◆ REQUIREMENT: Extract from the entries below, exactly as given, only the lines from the line containing "bpy.context.scene.collection.objects.link(empty)" to the line containing "THREAD_OVERRUN = 1.3", both lines included.

+++++

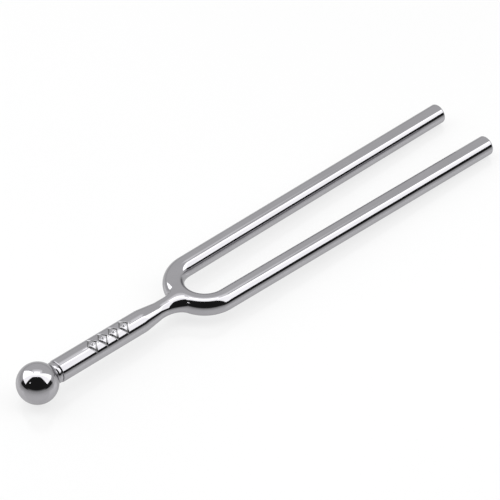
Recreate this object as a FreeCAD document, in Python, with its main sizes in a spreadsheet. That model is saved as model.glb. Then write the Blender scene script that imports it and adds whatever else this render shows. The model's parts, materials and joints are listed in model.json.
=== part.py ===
"""A round-prong tuning fork with a ball foot, as a parametric FreeCAD document.

Every piece is drawn in the fork's own frame: the ball's centre is the origin, +X runs along the stem
towards the prong ends, +Y is the left prong's side and the fork lies flat in the XY plane. Placements
then lay the whole fork down on the plane Z = 0, where it rests on the ball and on both prong ends.
Lengths are in millimetres and angles in degrees.

The pieces, one STEP file each in parts/:
    yoke         the bend of the round bar, a short straight run of each arm, and the boss for the stem
    left_prong   the straight bar that vibrates, on the +Y side
    right_prong  its mirror twin on the -Y side
    stem         the turned handle, necked at the yoke, with a spigot at each end and engraved marks
    ball_foot    the bored ball with its short collar, pressed on the stem's rear spigot
"""
import FreeCAD, Part

import math
import os

import Sketcher
from FreeCAD import Vector

# Driving dimensions: alias, value, what it is.
DIMENSIONS = (
    ("bar_diameter", 5.0, "round bar of the prongs and the bend"),
    ("bend_radius", 7.2, "radius of the bend's centre line"),
    ("bend_centre", 48.0, "from the ball's centre to the bend's centre"),
    ("prong_splay", 0.7, "angle by which each prong leans outwards"),
    ("arm_run", 5.0, "straight run of each arm between the bend and its prong"),
    ("prong_length", 78.2, "one prong, from the arm to its end"),
    ("prong_end_round", 0.5, "rounding of a prong's end edge"),
    ("flex_gap", 0.04, "clearance between an arm and its prong, which lets the prong flex"),
    ("boss_start", 35.8, "from the ball's centre to the face where the stem meets the yoke"),
    ("neck_diameter", 4.0, "stem and boss where they meet"),
    ("boss_fillet", 3.5, "fillet between the boss and the bend"),
    ("stem_diameter", 5.4, "straight part of the stem"),
    ("stem_start", 5.3, "from the ball's centre to the stem's rear shoulder"),
    ("taper_start", 29.6, "from the ball's centre to the start of the stem's taper"),
    ("stem_chamfer", 0.3, "chamfer of the stem's rear shoulder"),
    ("taper_blend", 6.0, "radius that eases the stem into its taper"),
    ("yoke_spigot_diameter", 2.4, "stem's front spigot and its socket in the yoke"),
    ("yoke_spigot_length", 4.2, "stem's front spigot"),
    ("ball_spigot_diameter", 3.0, "stem's rear spigot and its bore in the ball"),
    ("ball_spigot_length", 4.4, "stem's rear spigot"),
    ("spigot_chamfer", 0.3, "lead-in chamfer of both spigots"),
    ("bore_clearance", 0.4, "depth of each blind bore beyond its spigot"),
    ("drill_point", 118.0, "point angle of the drill that made the bores"),
    ("ball_diameter", 9.5, "ball foot"),
    ("collar_diameter", 5.1, "collar between the ball and the stem"),
    ("collar_chamfer", 0.15, "chamfer of the collar's end"),
    ("mark_count", 4, "engraved lozenges in a row along the stem"),
    ("mark_start", 14.8, "from the ball's centre to the first lozenge's centre"),
    ("mark_pitch", 2.95, "from one lozenge to the next"),
    ("mark_length", 2.3, "one lozenge, along the stem"),
    ("mark_width", 3.2, "one lozenge, across the stem"),
    ("mark_turn", 14.5, "angle by which the row is turned from the top towards the right prong's side"),
    ("mark_line", 0.36, "width of the engraved line"),
    ("mark_depth", 0.12, "depth of the engraved line"),
)

# The fork's own frame, laid down so that the ball and both prong ends touch Z = 0 and the bounding box
# is centred on X = 0. A prong touches where its flank meets the rounding of its end.
BALL_RISE = "(sizes.ball_diameter / 2 - sizes.prong_end_round)"
FLANK_DROP = "(sizes.bar_diameter / 2 - sizes.prong_end_round)"
TOUCH_X = "(sizes.bend_centre + sizes.arm_run + sizes.prong_length - sizes.prong_end_round)"
REST_TILT = (
    f"(asin({BALL_RISE} / sqrt({TOUCH_X} ^ 2 + {FLANK_DROP} ^ 2)) - atan({FLANK_DROP} / {TOUCH_X}))"
)
HALF_WAY = (
    "(sizes.bend_centre + sizes.arm_run + sizes.prong_length - sizes.ball_diameter / 2) / 2"
)
FORK_FRAME = (
    f"create(<<placement>>; create(<<vector>>; 0 - {HALF_WAY}; 0; sizes.ball_diameter / 2);"
    f" create(<<rotation>>; create(<<vector>>; 0; 1; 0); {REST_TILT}))"
)
BEND_START = "(sizes.bend_centre - sizes.bend_radius)"


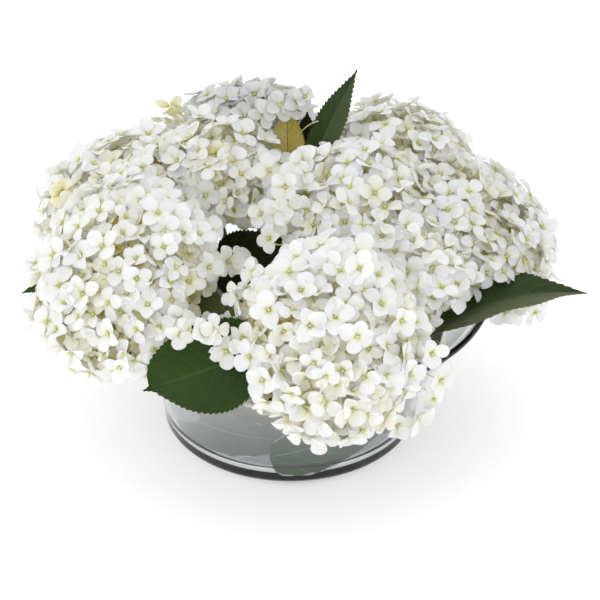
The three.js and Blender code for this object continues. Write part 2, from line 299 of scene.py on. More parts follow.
def veinMask(tree, gap, across, side, middle):
    # the side veins and the midrib as lines on the blade. side and middle are each a sharpness and a strength.
    lines = []
    for distance, (sharpness, strength) in ((gap, side), (across, middle)):
        line = addNode(tree, "Math", {0: distance, 1: sharpness}, operation="MULTIPLY")
        line = addNode(tree, "Math", {0: 1.0, 1: line}, operation="SUBTRACT", use_clamp=True)
        lines.append(addNode(tree, "Math", {0: line, 1: strength}, operation="MULTIPLY"))
    return addNode(tree, "Math", {0: lines[0], 1: lines[1]}, operation="MAXIMUM")


# Hydrangea leaf: a satin, netted blade, deep green above, with paler veins and patches of about 36 mm. The
# net is drawn at 2.2 mm, coarser than it grows, so that it shows. Its attribute for paleness is high on an
# underside, which is paler, and where the blade is turned to the light, where the paler grey-green is painted
# sheen.
def leafMaterial(name, blade, vein, bloom, specular):
    material, tree, surface = newMaterial(name)
    gap, across = veinDistance(tree)
    lines = veinMask(tree, gap, across, (11.0, 0.45), (22.0, 0.9))
    pale = addNode(tree, "Attribute", output="Fac", attribute_name="pale")
    ground = patchyColour(tree, 35.71, 4.0, blade)
    ground = addNode(tree, "Mix", {0: pale, 6: ground, 7: linear(bloom)}, 2, data_type="RGBA")
    colour = addNode(tree, "Mix", {0: lines, 6: ground, 7: linear(vein)}, 2, data_type="RGBA")
    place = addNode(tree, "TexCoord", output="Object")
    net = addNode(tree, "TexVoronoi", {"Vector": place, "Scale": 1 / (2.2 * mm)}, "Distance",
                  feature="DISTANCE_TO_EDGE")
    net = addNode(tree, "Math", {0: net, 1: 0.5}, operation="MULTIPLY")
    swell = addNode(tree, "Math", {0: gap, 1: 0.5}, operation="MULTIPLY")
    raised = addNode(tree, "Math", {0: net, 1: swell}, operation="ADD")
    bump = addNode(tree, "Bump", {"Height": raised, "Strength": 0.35, "Distance": 0.4 * mm})
    setInputs(surface, {
        "Base Color": colour, "Normal": bump, "Roughness": 0.5, "Specular IOR Level": specular,
        "Subsurface Weight": 0.06, "Subsurface Scale": 1.0 * mm,
    })
    return material


# Liner leaf: the same blade pressed flat and seen through thick glass, which greys it; that grey is painted
# into its colour as the glass's reflection. Its attribute for paleness is high on a leaf whose underside faces
# out, and its light grey is partly that painted reflection. A thin painted highlight runs along its margin,
# broken
# about every 14 mm: it shows in the outer 0.06 of the blade, where the noise is over 0.47.
def linerMaterial():
    material, tree, surface = newMaterial("linerLeaf")
    gap, across = veinDistance(tree)
    lines = veinMask(tree, gap, across, (16.0, 0.3), (40.0, 0.6))
    pale = addNode(tree, "Attribute", output="Fac", attribute_name="pale")
    dark = patchyColour(tree, 45.45, 3.0, [(0.3, "#5f6d5c"), (0.7, "#75816f")])
    light = patchyColour(tree, 45.45, 3.0, [(0.3, "#c3c7cb"), (0.7, "#d6d8dd")])
    ground = addNode(tree, "Mix", {0: pale, 6: dark, 7: light}, 2, data_type="RGBA")
    place = addNode(tree, "TexCoord", output="Object")
    broken = addNode(tree, "TexNoise", {"Vector": place, "Scale": 1 / (14.29 * mm)}, "Fac")
    shown = []
    for value, start, sharpness in ((across, 0.94, 60.0), (broken, 0.47, 20.0)):
        past = addNode(tree, "Math", {0: value, 1: start}, operation="SUBTRACT")
        shown.append(addNode(tree, "Math", {0: past, 1: sharpness}, operation="MULTIPLY", use_clamp=True))
    marginHighlight = addNode(tree, "Math", {0: shown[0], 1: shown[1]}, operation="MULTIPLY")
    # the paler veins together with the painted highlight along the margin
    veinsAndHighlight = addNode(tree, "Math", {0: lines, 1: marginHighlight}, operation="MAXIMUM")
    colour = addNode(tree, "Mix", {0: veinsAndHighlight, 6: ground, 7: linear("#eef0ec")}, 2, data_type="RGBA")
    setInputs(surface, {"Base Color": colour, "Roughness": 0.5, "Specular IOR Level": 0.25})
    return material


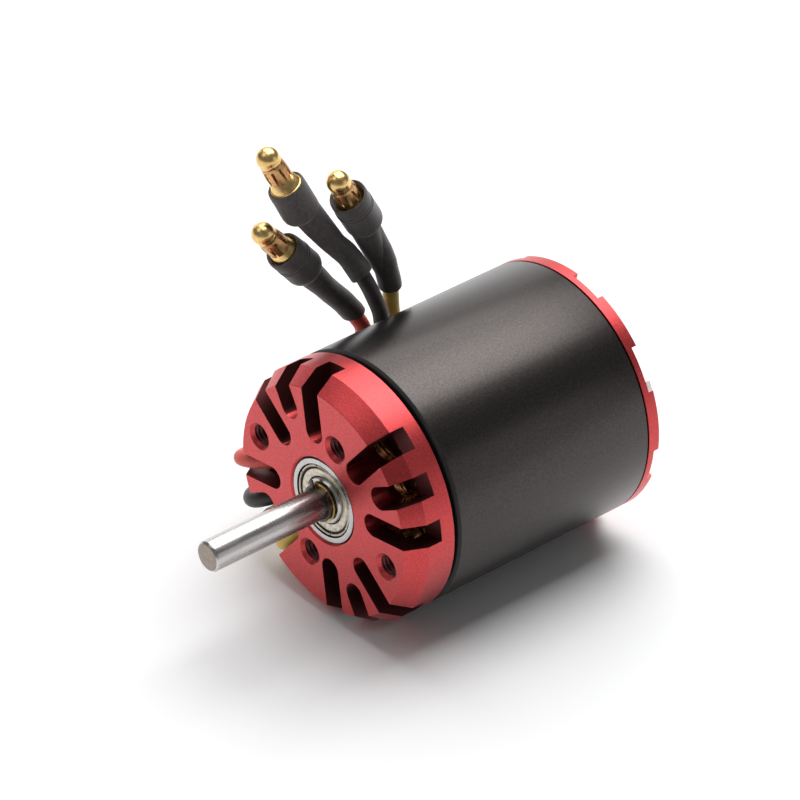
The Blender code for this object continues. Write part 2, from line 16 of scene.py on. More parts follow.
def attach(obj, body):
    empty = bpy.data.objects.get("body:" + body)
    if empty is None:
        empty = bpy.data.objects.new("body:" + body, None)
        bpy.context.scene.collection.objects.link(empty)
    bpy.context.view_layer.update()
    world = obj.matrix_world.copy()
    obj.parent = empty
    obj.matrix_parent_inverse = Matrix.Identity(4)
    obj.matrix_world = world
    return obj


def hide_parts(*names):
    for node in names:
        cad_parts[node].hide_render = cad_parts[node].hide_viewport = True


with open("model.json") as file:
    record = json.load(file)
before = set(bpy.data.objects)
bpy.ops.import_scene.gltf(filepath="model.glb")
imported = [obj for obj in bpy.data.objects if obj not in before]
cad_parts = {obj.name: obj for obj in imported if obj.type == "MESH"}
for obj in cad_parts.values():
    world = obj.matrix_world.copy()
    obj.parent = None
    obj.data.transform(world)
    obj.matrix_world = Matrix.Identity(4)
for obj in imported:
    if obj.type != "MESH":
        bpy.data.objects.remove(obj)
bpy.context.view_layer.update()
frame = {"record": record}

MM = 0.001

# ---- front mount ----
FACE_RADIUS = 18.9
SHOULDER_BACK = 3.2
FLANGE_BACK = 8.3
SPIGOT_RADIUS = 18.9
SPIGOT_BACK = 10.0
CAVITY_RADIUS = 17.2
PLATE_BACK = 3.2
TUBE_RADIUS = 8.6
TUBE_BORE = 5.2
TUBE_BACK = 46.0
SEAT_RADIUS = 7.12
SEAT_CHAMFER = 0.35
STOP_GAP = 0.05
SLOT_WIDTH = 3.8
SLOT_FLOOR = 5.8
SLOT_GROUP_ANGLE = 29.3
SLOT_SPREAD = 20.8
SLOT_TIP_LONG = 10.0
SLOT_TIP_SHORT = 13.4
HOLES = ((15.45, 164.3), (15.45, -15.7), (11.42, 74.3), (11.42, 254.3))
HOLE_CHAMFER = 2.25
THREAD_MINOR = 1.62
THREAD_MAJOR = 2.0
THREAD_PITCH = 0.7
THREAD_OVERRUN = 1.3

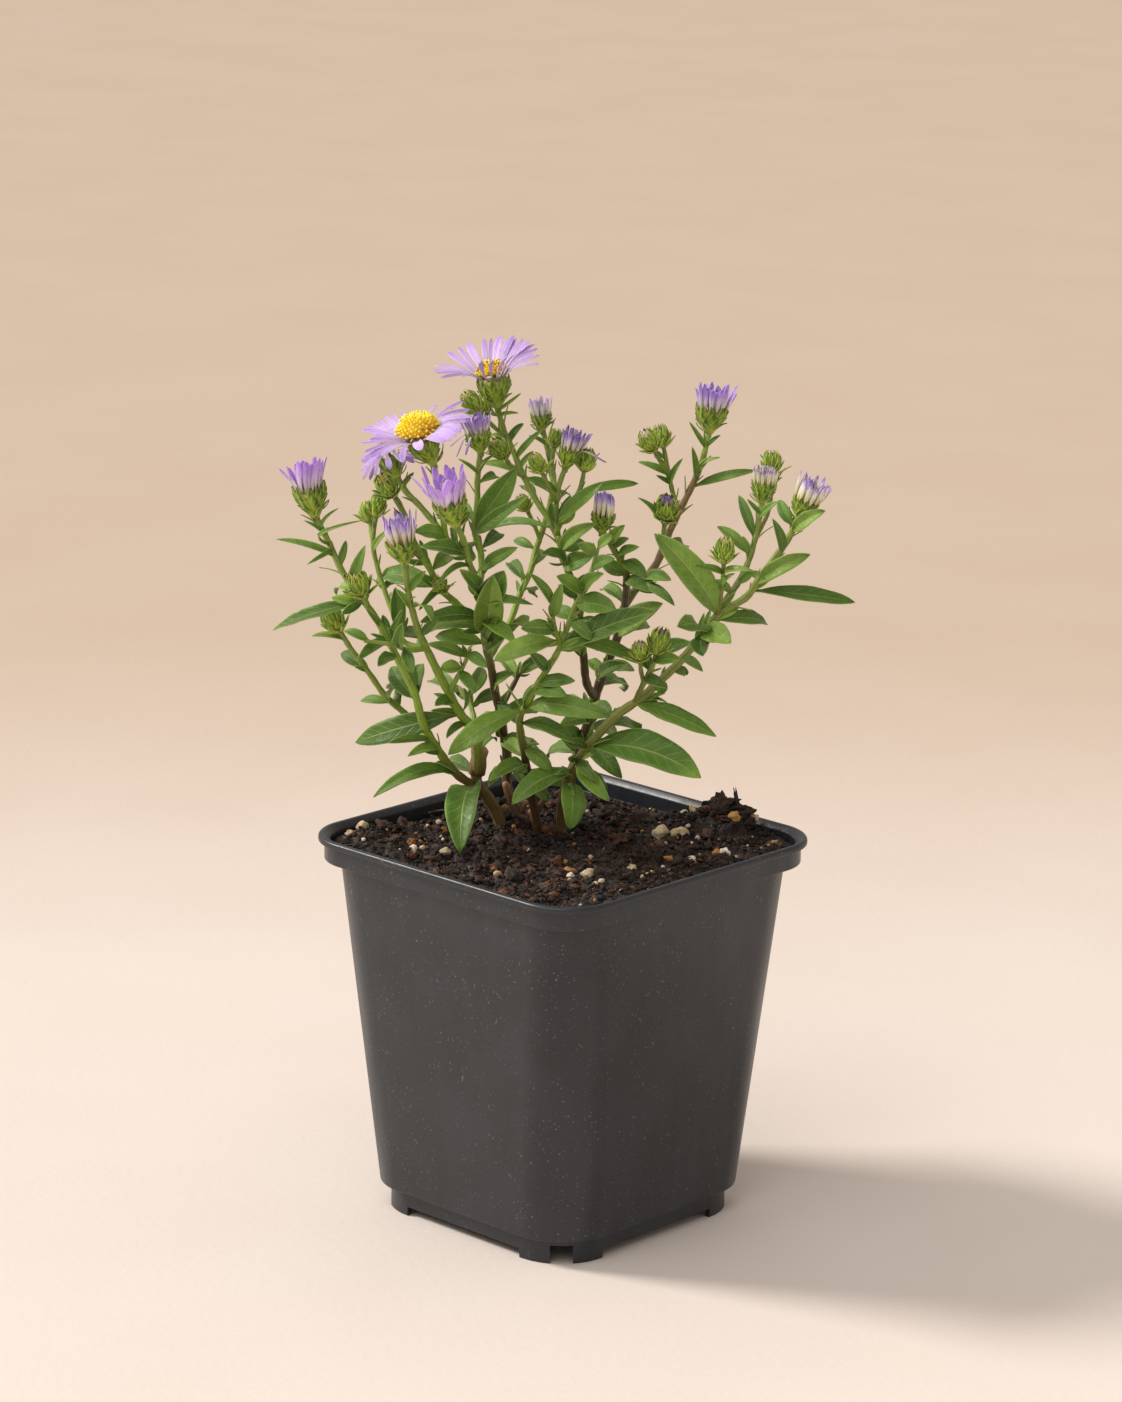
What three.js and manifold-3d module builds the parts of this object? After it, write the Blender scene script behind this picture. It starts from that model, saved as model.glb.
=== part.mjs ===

+++++

◆ EXERCISE RESPONSE:
        bpy.context.scene.collection.objects.link(empty)
    bpy.context.view_layer.update()
    world = obj.matrix_world.copy()
    obj.parent = empty
    obj.matrix_parent_inverse = Matrix.Identity(4)
    obj.matrix_world = world
    return obj


def hide_parts(*names):
    for node in names:
        cad_parts[node].hide_render = cad_parts[node].hide_viewport = True


with open("model.json") as file:
    record = json.load(file)
before = set(bpy.data.objects)
bpy.ops.import_scene.gltf(filepath="model.glb")
imported = [obj for obj in bpy.data.objects if obj not in before]
cad_parts = {obj.name: obj for obj in imported if obj.type == "MESH"}
for obj in cad_parts.values():
    world = obj.matrix_world.copy()
    obj.parent = None
    obj.data.transform(world)
    obj.matrix_world = Matrix.Identity(4)
for obj in imported:
    if obj.type != "MESH":
        bpy.data.objects.remove(obj)
bpy.context.view_layer.update()
frame = {"record": record}

MM = 0.001

# ---- front mount ----
FACE_RADIUS = 18.9
SHOULDER_BACK = 3.2
FLANGE_BACK = 8.3
SPIGOT_RADIUS = 18.9
SPIGOT_BACK = 10.0
CAVITY_RADIUS = 17.2
PLATE_BACK = 3.2
TUBE_RADIUS = 8.6
TUBE_BORE = 5.2
TUBE_BACK = 46.0
SEAT_RADIUS = 7.12
SEAT_CHAMFER = 0.35
STOP_GAP = 0.05
SLOT_WIDTH = 3.8
SLOT_FLOOR = 5.8
SLOT_GROUP_ANGLE = 29.3
SLOT_SPREAD = 20.8
SLOT_TIP_LONG = 10.0
SLOT_TIP_SHORT = 13.4
HOLES = ((15.45, 164.3), (15.45, -15.7), (11.42, 74.3), (11.42, 254.3))
HOLE_CHAMFER = 2.25
THREAD_MINOR = 1.62
THREAD_MAJOR = 2.0
THREAD_PITCH = 0.7
THREAD_OVERRUN = 1.3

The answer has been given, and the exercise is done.